Coal producers in the Powder River Basin currently export coal to Asia through ports in British Columbia, Canada. The senators argue that the Administration should not outsource jobs to Canada especially when over 460,000 people in Oregon and Washington cannot find work. The Alliance for Northwest Jobs & Exports estimates that new port facilities in Oregon and Washington would create thousands of permanent, family-wage jobs.

August 2, 2012

Dear Secretary McHugh and Secretary Salazar,

We write to express our strong opposition to significantly expanding the scope of the environmental review process for facilities in Oregon and Washington which would export Powder River Basin coal. On April 5, 2012, the Environmental Protection Agency (EPA) requested that the Army Corps of Engineers conduct a "broadly-scoped cumulative impacts analysis" for an export facility at the Port of Morrow, Oregon. More recently, Governor John Kitzhaber and Senator Jeff Merkley of Oregon have requested that the Corps and the Department of the Interior conduct a programmatic environmental impact statement for new port facilities in Oregon and Washington. We believe that the National Environmental Policy Act does not require these steps and that taking them would set a dangerous precedent for American exports.

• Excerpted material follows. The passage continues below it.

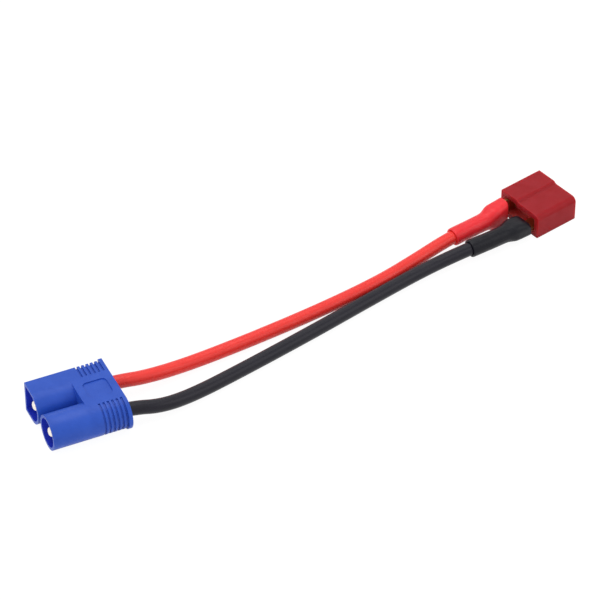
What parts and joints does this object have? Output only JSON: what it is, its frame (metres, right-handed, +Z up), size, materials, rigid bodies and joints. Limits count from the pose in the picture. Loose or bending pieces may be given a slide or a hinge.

Since 2000, the global demand for coal has surged. According to the International Energy Agency (IEA), "coal is the most important fuel after oil." The IEA's 2011 World Energy Outlook explains that "[i]n 2010, world coal demand was almost 55% higher than in 2000--a bigger increase in both volume and percentage terms than for any other fuel category, including renewables." Between 2000 and 2010, over 91 percent of the increase in world coal demand has come from China and India alone. While China and India have significant domestic sources of coal, they continue to import large quantities of coal. Australia, for example, exported about 285 million tonnes of coal between September 2010 and August 2011. Almost 60 million tonnes of this coal was exported to China and India. Australia is now experiencing a boom in mineral production and enjoys a 5.2 percent unemployment rate.

In contrast, the United States exported under 9.6 million short tons (8.7 million tonnes) of coal to China and India between September 2010 and August 2011. It makes no sense to cede the Asian market for coal to countries such as Australia especially when America has an 8.2 percent unemployment rate. The Alliance for Northwest Jobs & Exports estimates that new port facilities in Oregon and Washington would create thousands of permanent, family-wage jobs. It estimates that the Gateway Pacific Terminal alone would employ over 4,000 construction workers for about two years. Coal producers in the Powder River Basin currently export coal to Asia through ports in British Columbia, Canada. Coal producers may very well be able to increase exports through Canadian ports if the Corps significantly delays permitting, or fails to permit, new port facilities in Oregon and Washington. However, the Administration should not outsource jobs to Canada especially when over 460,000 people in Oregon and Washington cannot find work.

In its April 5th letter, EPA identified coal dust and diesel pollution as "[t]wo of [its] primary preliminary concerns" about the proposed facility at the Port of Morrow. EPA also raised concerns about listed species, critical habitat, aquatic resources, and cultural resources. While these concerns are not insignificant, they are routinely addressed under existing environmental review processes. In no way do any of these concerns warrant significantly expanding the scope of or delaying the environmental review process for new port facilities. To the contrary, expanding the scope of or delaying the environmental review process for new port facilities would create uncertainty for ongoing and future exports of coal from the Powder River Basin as well as Ohio, Virginia, Pennsylvania, Illinois, Kentucky, and West Virginia.

EPA has also raised concerns about the cumulative impacts from air emissions and specifically greenhouse gas emissions. We suspect this is EPA's real reason for its April 5th letter as it is for so many of the agency's recent actions, including regulations that seemingly have nothing to do with climate change. We find it deeply troubling that EPA is attempting to impose what is effectively a climate change litmus test on American exports. Restricting exports of American coal will do nothing to reduce greenhouse gas emissions in Asia. In India alone, there are still 400 million people who do not have access to electricity. Coal already accounts for over half of India's energy supply and coal will be critical to lifting these people out of poverty. Moreover, imposing a climate change litmus test on American exports would threaten the very heart of American manufacturing. It is difficult, for example, to see how American made airplanes, automobiles, or heavy equipment could ever pass a climate change litmus test.

In conclusion, we ask you to deny the requests for a programmatic environmental impact statement for new port facilities in Oregon and Washington which would export Powder River Basin coal. We also ask that you not take steps which would significantly expand the scope of or delay the environmental review process for these facilities. Instead, we request that you complete the environmental review and permitting processes for the new port facilities in the most expeditious manner permitted under the law. With 12.7 million Americans unable to find work, now is not the time to stand in the way of increasing American exports and creating new jobs.